When asked about UCSD’s effort to look for eco-friendly solutions to its construction boom, Halgren said, “As far as I know, they aren’t even looking at the carbon cost of construction. There’s a lot of options, and they’re not thinking that way.”
With expansion comes the need for more energy resources to fuel not only electric power, but water, sewage, cooling, and heating units as well. Moreover, Dr. Halgren highlighted that the production of cement and steel generates an abundance of greenhouse gasses and thus, a larger carbon footprint.
85% of the university’s energy is generated by the on-campus Central Utilities Plant, which is powered by fracked methane with carbon emissions that have stayed consistent over the past few decades. There is no sign that the operation of the cogeneration plant will stop anytime soon. The university is still paying off the cogeneration plant and has plans to keep it through the 2030s.
As a result, UCSD purchases carbon offsets in order to mitigate their carbon footprint.
According to Halgren, UCSD purchases foreign land, on which forests are intentionally preserved. These trees then produce a sufficient supply of oxygen that offsets the amount of carbon the university is burning.
“What if there’s a huge fire? What if a right wing government takes over? What if [someone is] paid to not cut trees down where the land was bought, but they cut more [somewhere else]?” Halgren said. “Or maybe the land is cleared out, and nobody ever noticed.”
Socially speaking, the construction boom has left both students and San Diegans with a mix of emotions.
When asked about the benefits of the university’s construction, Associated Students President Sky Yang noted that “the university’s expansion would benefit, if not all, most of us”.
Yang highlighted that more construction will lead to more parking, academic spaces, and housing units to tend to the growing UCSD student community.
However, Yang also touched on the detrimental effects of construction.
“The effects are uncertain,” Yang said. “It’s more construction on native land. Due to the trolley system, housing will also be more expensive around the stations.”
San Diego State University Professor of Urban Studies Andrew Wiese noted that construction and the housing market are pressing issues in the San Diego community.
“We’ve got plenty of market rate housing; it’s that we don’t have affordable housing,” Wiese said.
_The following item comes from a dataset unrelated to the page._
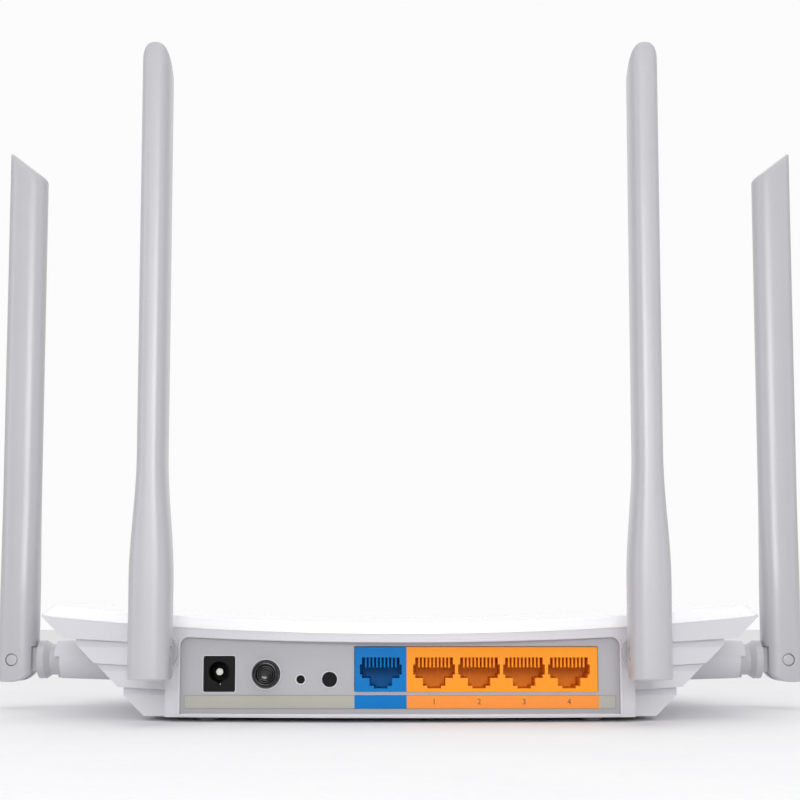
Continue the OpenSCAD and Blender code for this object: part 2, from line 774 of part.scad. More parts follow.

Current housing projects are set to be priced at or 20% below market rates. Market rates have spiked a 10% increase from inflation this past year and have stayed expensive over the past decades.
The development of projects on campus are also sparking motivation for private development in the surrounding areas.
Rock Bottom Brewery, located at 8980 Villa La Jolla Dr., is now the construction site of UCSD’s newest office building. This site is the first project that UCSD is working on in collaboration with a private developer from Los Angeles.
“Businesses in the northeast part of campus may be seeing displacement impacts as well as apartment renters,” Wiese said. “Small business owners are being pushed out of their affordable commercial spaces.”
UCSD has also purchased a $42-million apartment building in East Village, an area that has already been subject to gentrification.
Wiese further explained that there is a possibility of UCSD creating “bad neighbors” if they decide to extend connections with private developers. Doing so opens the door to the ability to skip extra steps, such as processes of review held by city and community members.
Regardless, UCSD is leaving a growing mark on its surrounding community as students pour into the university. Therefore, UCSD has an obligation as an institution to provide accessible education to applicable students, according to Halgren.
But underlying issues continue to grow.
“We’re heading off a cliff, and [UCSD] took their foot off the gas a little bit,” Halgren said. “It’s the profit motive. It gets as overwhelmingly important [for UCSD] as it is in our society, then it causes the destruction we see.”